All of this for the lay person seems a bit extreme, but try and appreciate if you will; if you have tried virtually everything, worked as hard as you possibly could and still turn up in many instances 6th or 7th place as is the case for many of our elite marathon runners when facing competition from the seemingly invincible Africans, you’ll try just about anything.

At the conclusion of the 2001 Boston Marathon Tom Clarke, Vice President of Nike  and head of Nikes new ventures decided he had enough. This is what stimulated the financial commitment to the Nike Oregon Project. His thinking was, if through scientific intervention they could nurture another Tiger Wood or Lance Armstrong of running for their iconic label it would pay back in spades. In his words; “If we could come in with another wave of champions, it’d be exciting for anything even related to running as a business.”

It is this type of forward thinking that funds these sci-fi adventures.
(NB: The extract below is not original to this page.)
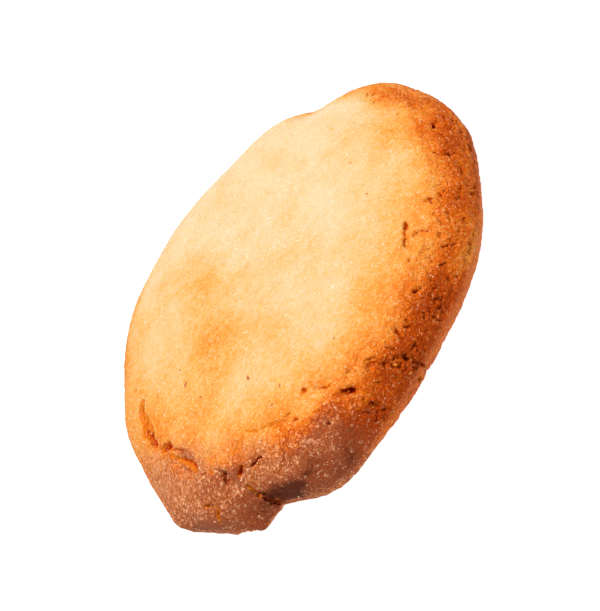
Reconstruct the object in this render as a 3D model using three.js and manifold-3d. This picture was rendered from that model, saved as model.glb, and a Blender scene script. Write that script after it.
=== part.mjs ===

This is how the world of scientific sports performance turns as I see it. Call it venture capitalism, a profit motive that stumbles upon amazing advancements.

On the flip side, if we study the habits and lifestyles of the truly great runners of the world, much of their success is not of their own doing. Where they live (at altitude), minimal distractions, (they can’t afford the type of distractions we take for granted). Learning to run barefoot which has proven to be superior to running shod, again simply because shoes are hard to come by for them. Being able to adapt to extreme temperatures while training, is no gift, or is it?

I was unable to find whether the Nike Oregon Project was still in existence today. I know that they made impressive improvements over their stable of athletes through their efforts, but I also know that the end game never materialized.

I want to be around in 30 more years so that I can reflect back on this paradox and giggle over what we see as amazing advancements in sports performance and our desire to see the sub 2 hour marathon record become a reality. I wonder what will be the goal to set 30 years from now. Another interesting question might be, if and when these new standards are set will technology be the cause or will it be some poor soul who just trained harder, was given less and wanted it more, as the case seems to be today.